While some readers found the subject a bit insensitive, the graphic novel was quite good and worth your time reading.
8. ‘The Boys’ #21
This is the only comic book on this list that either Marvel or DC Comics didn’t publish. Instead, ‘The Boys’ is a very popular series by Dynamite Comics that often has brutal, dark-humor storylines. And this one was very much in line with the rest of ‘The Boys’ comics.
In this particular issue, we saw all four of the hijacked 9/11 planes being brought down. However, three of them were shot down by the Air Force, killing everybody inside ‘for the greater good. Meanwhile, the fourth was stopped by superheroes, only for that plane to eventually crash into the Brooklyn Bridge, killing more than a thousand people.
The issue was published in August 2008, and I wouldn’t recommend it to those with a sensitive spot for the subject. For those who appreciate the brutal humor and subtle sarcastic social commentary behind The Boys, this issue will be the treat of the list.
9. ‘Fear Itself’ Vol. 1 #1
This particular issue came out in April 2011, and although the 9/11 attacks weren’t the only subject at hand, it was quite a daunting and riveting example of how tragedy can lead to more tragedy.
In the issue, two fractions of protestors started riots over what to do with Ground Zero. One fraction wanted it to remain intact to honor the victims of the 9/11 attacks, while the other wanted to build there as a sign of healing.

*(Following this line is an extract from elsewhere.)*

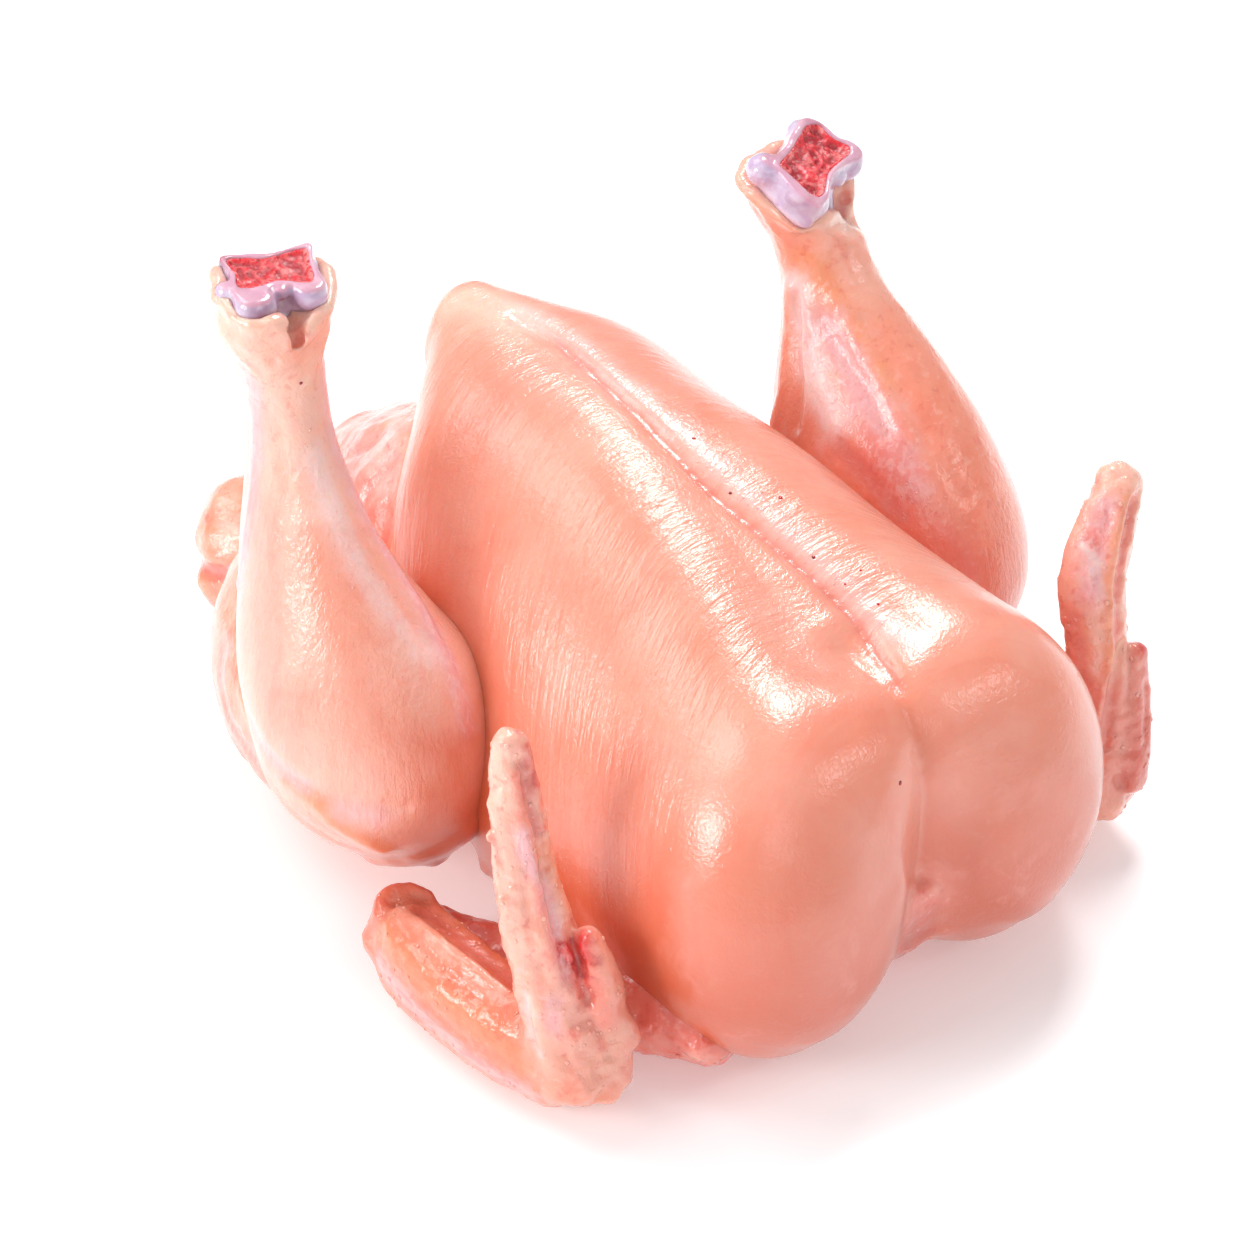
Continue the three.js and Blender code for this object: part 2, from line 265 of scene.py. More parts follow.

The riots were so violent that Captain America had to intervene. He thought a supervillain must’ve been behind the riots, but he found nothing in his investigation, showing just how painful the event was for ordinary folks.
10. ‘The Four Fives’
The Four Fives was a follow-up on this list’s first entry – ‘Amazing Spider-Man’ Vol. 2 #36 – twenty years after the attacks. It came out as a part of Marvel’s 9/11 20th Anniversary Tribute on the 8th of September, 2021.